We don’t know what, specifically, will be available for that launch, but Disney has announced a number of exciting projects that will premiere exclusively on the app, for instance…
— Star Wars (@starwars) November 8, 2018
Here’s a brief rundown of all the original films and TV series Disney+ has announced so far:
-Several live-action TV series based on Marvel characters, including Tom Hiddleston as Loki, Elizabeth Olsen as Scarlet Witch, Anthony Mackie as Falcon, and Sebastian Stan as the Winter Soldier.
-Two live-action Star Wars TV series: The Mandalorian, directed by Jon Favreau and starring Pedro Pascal, and a show that follows Rogue One‘s Cassian Andor, played by Diego Luna, in the events before his death.
-A seventh season of the animated Star Wars series, The Clone Wars.
-An animated TV series set in the Monsters, Inc. universe titled Monsters at Work. Billy Crystal and John Goodman will reprise their roles of Mike and Sulley, respectively, in a series that takes place six months after the original film’s story. The show follows Tylor Tuskmon (Ben Feldman), a young mechanic on the Monsters Inc. Facilities Team who wants to work on the Laugh Floor alongside his heroes, Mike and Sully.
-A Chip ‘n’ Dale cartoon reboot TV series, produced by Disney’s London-based team in co-production with Marc du Pontavice’s Paris’-based Xilam. The series will be comprised of 39 episodes, each clocking in at seven minutes, and will “feature contemporary slap-stick narratives as the furry pair struggle with life in the big city,” according to Variety.
-A TV series based on the Disney Channel movie High School Musical.
-Another TV series inspired by the film High Fidelity, starring Zoë Kravitz.
-A live-action Book of Enchantment TV series about famous Disney villains (like the Evil Queen from Snow White and Ursula from The Little Mermaid) based on the Villains book series by Serena Valentino.
-A TV adaptation of the Y.A. book series The Grimm Legacy.
-A film based on Jerry Spinelli’s coming-of-age novel Stargirl, starring America’s Got Talent’s Grace VanderWaal.
-A live-action film based on the Timmy Failure book series.
-Remakes of a number of classic Disney films, like Lady and the Tramp, Peter Pan, The Sword in the Stone, 3 Men and a Baby, Honey I Shrunk the Kids, and The Parent Trap.
Additionally, Captain Marvel will be the first Marvel movie to come exclusively to Disney+, and every subsequent Marvel movie will follow suit. We imagine the same will be true with the upcoming Star Wars: Episode IX and every Lucasfilm movie thereafter. Disney CEO Bob Iger confirmed in the recent earnings call that there are no plans to narrow the window between theatrical releases and a film’s appearance on the app, meaning all theatrically released films will take several months to be available to stream.

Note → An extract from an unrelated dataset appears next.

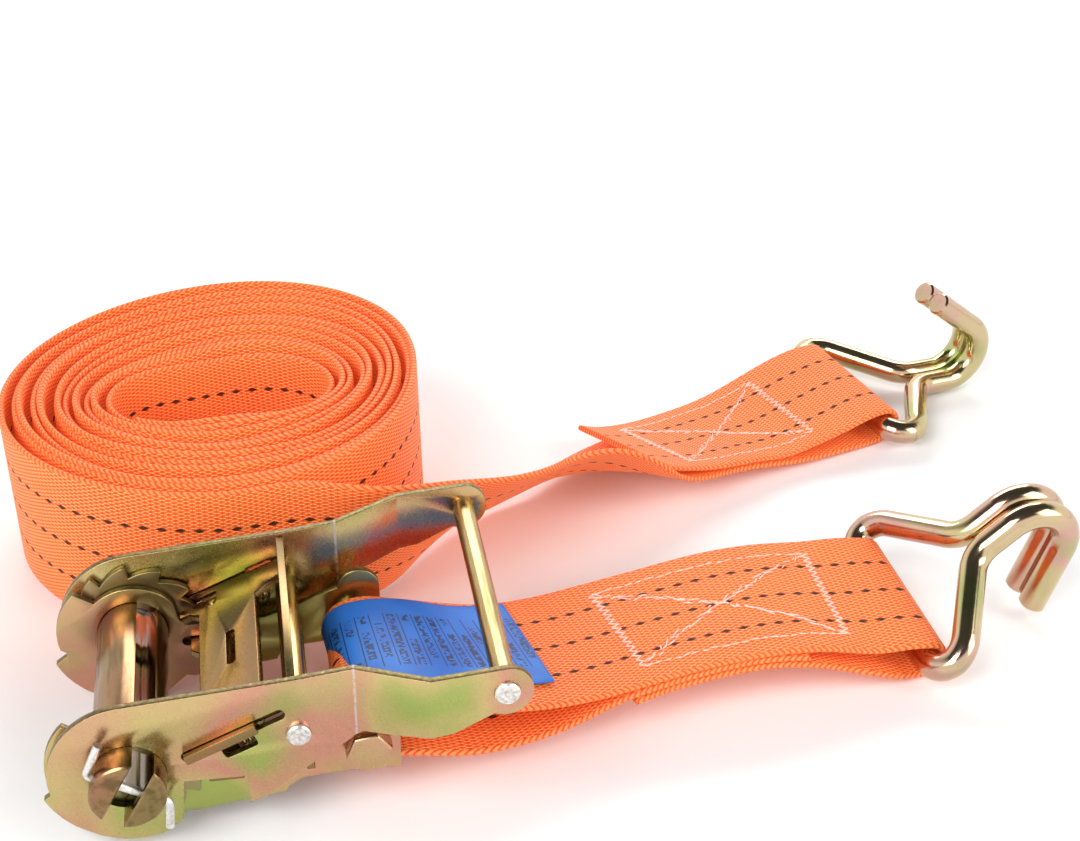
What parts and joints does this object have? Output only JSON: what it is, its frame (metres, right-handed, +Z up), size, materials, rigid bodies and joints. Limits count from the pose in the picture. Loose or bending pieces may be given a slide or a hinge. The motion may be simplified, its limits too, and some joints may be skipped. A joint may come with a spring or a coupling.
{
  "type": "ratchet strap",
  "caption": "Two-piece ratchet lashing strap: ratchet buckle with a short hooked strap and a long coiled strap, both ending in double-J wire hooks.",
  "frame": {"origin": "on the ground under the middle of the whole strap's bounding box", "axes": "+X from the ratchet's spindle towards its grip and the hooks, +Y from the ratchet towards the coiled strap, +Z up"},
  "size_m": [0.3375, 0.2356, 0.0527],
  "materials": {
    "zinc_plate": "yellow chromate zinc, satin",
    "zinc_spindle": "yellow chromate zinc, turned",
    "zinc_wheel": "yellow chromate zinc, stamped",
    "zinc_wire": "yellow chromate zinc, glossy",
    "bright_zinc": "bright zinc",
    "spring_steel": "yellow chromate zinc wire",
    "webbing": "woven polyester",
    "label_blue": "coated label cloth"
  },
  "bodies": {
    "frame": {"frame_plate_near": "zinc_plate", "frame_plate_far": "zinc_plate", "hex_bolt": "zinc_plate", "hex_nut": "zinc_plate", "bolt_sleeve": "zinc_spindle", "spring_seat": "zinc_plate", "lock_pawl_spring": "spring_steel"},
    "lock_pawl": {"lock_pawl": "zinc_plate"},
    "spindle": {"spindle_half_left": "zinc_spindle", "spindle_half_right": "zinc_spindle", "ratchet_wheel_near": "zinc_wheel", "ratchet_wheel_far": "zinc_wheel", "cotter_pins": "bright_zinc"},
    "handle": {"handle_plate_near": "zinc_plate", "handle_plate_far": "zinc_plate", "tie_rod": "bright_zinc", "grip_bar": "bright_zinc", "drive_pawl_springs": "spring_steel"},
    "drive_pawl": {"drive_pawl": "zinc_plate"},
    "fixed_strap": {"fixed_strap": "webbing", "strap_label": "label_blue"},
    "near_hook": {"near_hook": "zinc_wire"},
    "long_strap": {"long_strap": "webbing", "long_strap_coil": "webbing"},
    "far_hook": {"far_hook": "zinc_wire"}
  },
  "joints": [
    {"name": "handle_pivot", "type": "hinge", "parent": "frame", "child": "handle", "pos_m": [-0.13126, -0.07268, 0.0235], "axis": [0, -1, 0], "range_deg": [0, 165]},
    {"name": "drive_pawl_slide", "type": "slide", "parent": "handle", "child": "drive_pawl", "axis": [0.9178, 0, 0.3971], "range_m": [0, 0.0062], "stiffness_N_per_m": 900, "deforming": ["drive_pawl_springs"]},
    {"name": "spindle_spin", "type": "hinge", "parent": "frame", "child": "spindle", "pos_m": [-0.13126, -0.07268, 0.0235], "axis": [0, -1, 0], "continuous": true},
    {"name": "lock_pawl_slide", "type": "slide", "parent": "frame", "child": "lock_pawl", "axis": [1, 0, 0], "range_m": [-0.0014, 0.0054], "stiffness_N_per_m": 900, "deforming": ["lock_pawl_spring"]},
    {"name": "fixed_strap_pivot", "type": "hinge", "parent": "frame", "child": "fixed_strap", "pos_m": [-0.07146, -0.07268, 0.0223], "axis": [0, -1, 0], "range_deg": [-25, 25]},
    {"name": "near_hook_swing", "type": "hinge", "parent": "fixed_strap", "child": "near_hook", "pos_m": [0.08624, -0.04788, 0.0102], "axis": [0.1243, -0.9839, -0.1288], "range_deg": [-110, 60]},
    {"name": "long_strap_away", "type": "slide", "parent": "frame", "child": "long_strap", "axis": [0, 1, 0], "range_m": [0, 0.3]},
    {"name": "far_hook_swing", "type": "hinge", "parent": "long_strap", "child": "far_hook", "pos_m": [0.11224, 0.08322, 0.0086], "axis": [0.3049, -0.9497, -0.0715], "range_deg": [-60, 105]}
  ]
}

There are also a few things that definitely won’t be on Disney+. Netflix’s remaining original Marvel shows (i.e. Daredevil and Jessica Jones) will stay on their own platforms. Spider-Man: Homecoming and Spider-Man: Far From Home won’t appear either, as Sony owns their licensing rights.

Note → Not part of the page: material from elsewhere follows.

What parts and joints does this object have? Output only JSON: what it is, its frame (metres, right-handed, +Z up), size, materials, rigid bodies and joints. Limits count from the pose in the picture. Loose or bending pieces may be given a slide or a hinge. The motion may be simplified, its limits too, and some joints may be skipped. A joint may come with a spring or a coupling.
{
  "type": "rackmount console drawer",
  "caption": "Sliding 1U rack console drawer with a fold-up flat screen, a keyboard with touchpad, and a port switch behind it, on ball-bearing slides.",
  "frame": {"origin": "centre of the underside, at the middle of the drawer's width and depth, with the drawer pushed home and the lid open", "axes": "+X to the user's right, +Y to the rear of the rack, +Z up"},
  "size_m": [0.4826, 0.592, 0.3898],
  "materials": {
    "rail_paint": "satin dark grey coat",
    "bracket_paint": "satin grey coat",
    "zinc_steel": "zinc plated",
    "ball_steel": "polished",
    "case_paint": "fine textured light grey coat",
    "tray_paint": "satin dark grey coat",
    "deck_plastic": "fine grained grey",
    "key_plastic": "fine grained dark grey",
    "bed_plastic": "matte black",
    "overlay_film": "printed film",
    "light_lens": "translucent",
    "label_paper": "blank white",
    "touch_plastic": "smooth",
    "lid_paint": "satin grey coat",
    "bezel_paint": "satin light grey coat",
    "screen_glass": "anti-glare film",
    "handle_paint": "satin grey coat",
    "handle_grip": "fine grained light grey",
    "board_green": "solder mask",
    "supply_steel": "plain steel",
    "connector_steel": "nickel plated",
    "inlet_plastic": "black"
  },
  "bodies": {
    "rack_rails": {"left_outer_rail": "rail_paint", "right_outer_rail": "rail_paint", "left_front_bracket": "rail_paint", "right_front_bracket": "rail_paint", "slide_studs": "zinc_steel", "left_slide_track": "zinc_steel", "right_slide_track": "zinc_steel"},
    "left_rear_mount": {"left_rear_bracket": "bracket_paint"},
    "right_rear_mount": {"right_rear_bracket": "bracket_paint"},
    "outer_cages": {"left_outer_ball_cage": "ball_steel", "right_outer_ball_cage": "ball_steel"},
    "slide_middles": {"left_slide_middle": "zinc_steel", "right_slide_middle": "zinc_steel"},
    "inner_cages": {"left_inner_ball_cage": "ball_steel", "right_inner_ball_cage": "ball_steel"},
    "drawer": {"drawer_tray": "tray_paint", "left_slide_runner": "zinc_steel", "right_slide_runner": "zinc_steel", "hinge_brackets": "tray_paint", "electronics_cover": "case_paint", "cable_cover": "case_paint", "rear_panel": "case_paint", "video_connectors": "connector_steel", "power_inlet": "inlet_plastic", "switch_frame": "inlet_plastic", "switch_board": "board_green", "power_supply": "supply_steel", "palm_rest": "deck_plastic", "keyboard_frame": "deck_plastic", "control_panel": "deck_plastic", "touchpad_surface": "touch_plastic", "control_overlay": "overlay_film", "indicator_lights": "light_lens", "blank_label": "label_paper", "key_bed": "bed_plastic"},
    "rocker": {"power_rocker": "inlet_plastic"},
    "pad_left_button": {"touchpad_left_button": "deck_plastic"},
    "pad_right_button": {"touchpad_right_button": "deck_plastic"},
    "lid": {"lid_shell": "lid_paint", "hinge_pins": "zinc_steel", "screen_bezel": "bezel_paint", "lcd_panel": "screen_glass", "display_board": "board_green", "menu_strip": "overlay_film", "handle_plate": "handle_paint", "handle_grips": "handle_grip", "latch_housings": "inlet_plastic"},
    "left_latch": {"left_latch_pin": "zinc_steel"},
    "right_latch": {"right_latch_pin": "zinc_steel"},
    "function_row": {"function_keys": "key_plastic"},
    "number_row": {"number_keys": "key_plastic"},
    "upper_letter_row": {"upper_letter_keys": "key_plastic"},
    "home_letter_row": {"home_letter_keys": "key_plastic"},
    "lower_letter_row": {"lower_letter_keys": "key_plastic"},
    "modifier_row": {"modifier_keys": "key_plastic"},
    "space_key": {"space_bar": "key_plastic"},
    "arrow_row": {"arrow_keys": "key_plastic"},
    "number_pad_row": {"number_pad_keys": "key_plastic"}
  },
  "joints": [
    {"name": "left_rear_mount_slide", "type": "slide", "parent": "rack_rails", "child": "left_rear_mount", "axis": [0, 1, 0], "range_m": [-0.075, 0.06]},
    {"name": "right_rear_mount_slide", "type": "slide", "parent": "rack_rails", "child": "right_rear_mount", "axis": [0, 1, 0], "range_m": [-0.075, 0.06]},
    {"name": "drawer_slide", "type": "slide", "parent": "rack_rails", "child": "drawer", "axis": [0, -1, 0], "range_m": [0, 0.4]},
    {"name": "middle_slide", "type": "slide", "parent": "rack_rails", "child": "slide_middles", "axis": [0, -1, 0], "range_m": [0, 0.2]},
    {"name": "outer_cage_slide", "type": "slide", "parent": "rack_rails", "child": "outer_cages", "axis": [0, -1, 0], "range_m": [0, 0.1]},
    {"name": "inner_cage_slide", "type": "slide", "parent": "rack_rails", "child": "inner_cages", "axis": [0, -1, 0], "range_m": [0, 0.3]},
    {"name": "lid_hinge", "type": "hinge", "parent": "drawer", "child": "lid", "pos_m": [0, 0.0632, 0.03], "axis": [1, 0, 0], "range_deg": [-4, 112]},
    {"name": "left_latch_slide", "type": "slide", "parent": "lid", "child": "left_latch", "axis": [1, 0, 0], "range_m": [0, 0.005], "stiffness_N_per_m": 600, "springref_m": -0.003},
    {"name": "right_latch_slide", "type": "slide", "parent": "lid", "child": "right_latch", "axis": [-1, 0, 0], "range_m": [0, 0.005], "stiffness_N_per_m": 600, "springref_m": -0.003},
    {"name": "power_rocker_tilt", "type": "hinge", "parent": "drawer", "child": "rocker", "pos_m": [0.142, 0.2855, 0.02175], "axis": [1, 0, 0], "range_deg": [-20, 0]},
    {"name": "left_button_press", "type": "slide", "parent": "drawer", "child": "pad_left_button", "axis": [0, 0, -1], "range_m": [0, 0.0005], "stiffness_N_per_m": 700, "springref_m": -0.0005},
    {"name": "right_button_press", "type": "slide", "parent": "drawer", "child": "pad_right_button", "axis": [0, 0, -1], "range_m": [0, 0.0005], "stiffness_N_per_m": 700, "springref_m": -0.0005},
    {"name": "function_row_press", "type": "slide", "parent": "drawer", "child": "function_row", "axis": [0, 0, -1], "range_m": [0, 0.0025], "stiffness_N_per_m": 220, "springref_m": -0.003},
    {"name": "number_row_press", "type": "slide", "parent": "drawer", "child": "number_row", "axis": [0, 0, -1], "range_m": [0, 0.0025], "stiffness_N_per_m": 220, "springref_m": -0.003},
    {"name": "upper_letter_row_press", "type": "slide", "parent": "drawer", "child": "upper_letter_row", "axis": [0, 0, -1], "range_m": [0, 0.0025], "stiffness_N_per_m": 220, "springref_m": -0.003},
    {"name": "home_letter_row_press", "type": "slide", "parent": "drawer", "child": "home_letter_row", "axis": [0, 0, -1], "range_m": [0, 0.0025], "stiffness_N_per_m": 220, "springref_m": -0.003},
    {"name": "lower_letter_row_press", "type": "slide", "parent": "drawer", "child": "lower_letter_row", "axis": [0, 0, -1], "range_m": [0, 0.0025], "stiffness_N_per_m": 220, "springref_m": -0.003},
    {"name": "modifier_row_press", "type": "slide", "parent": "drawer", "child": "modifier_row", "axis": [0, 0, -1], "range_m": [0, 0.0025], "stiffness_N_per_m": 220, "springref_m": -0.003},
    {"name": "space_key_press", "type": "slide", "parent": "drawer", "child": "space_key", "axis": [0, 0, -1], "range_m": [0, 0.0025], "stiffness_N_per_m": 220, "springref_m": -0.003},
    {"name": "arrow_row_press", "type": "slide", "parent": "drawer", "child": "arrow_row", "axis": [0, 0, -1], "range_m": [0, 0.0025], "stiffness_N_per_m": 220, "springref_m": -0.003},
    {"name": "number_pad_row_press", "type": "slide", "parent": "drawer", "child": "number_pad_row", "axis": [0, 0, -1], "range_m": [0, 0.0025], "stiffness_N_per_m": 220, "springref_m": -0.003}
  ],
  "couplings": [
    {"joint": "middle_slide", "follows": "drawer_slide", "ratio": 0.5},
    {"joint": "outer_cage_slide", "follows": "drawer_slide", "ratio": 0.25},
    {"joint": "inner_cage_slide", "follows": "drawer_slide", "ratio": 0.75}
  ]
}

Disney+ also won’t have any R-rated movies. According to Iger, once the 20th Century Fox acquisition is complete, any material deemed family unfriendly—like Deadpool—will instead appear on Hulu, which Disney partially owns.
What will it cost?
Iger told Variety that a Disney+ subscription will initially be priced below Netflix’s $8-$14 monthly fees. That seems insanely cheap considering the quality and quantity of new and old material Disney+ has announced. According to Business Insider, the app needs 32 million subscribers to break even, a number that sounds small considering Disney’s massive impact, but it will still be a steep hill to climb; Netflix, by comparison, has 50 million subscribers, but has been around for more than a decade. We’re sure Disney+ will get there eventually, but those subscription prices are likely to jump as more and more new shows and films are added.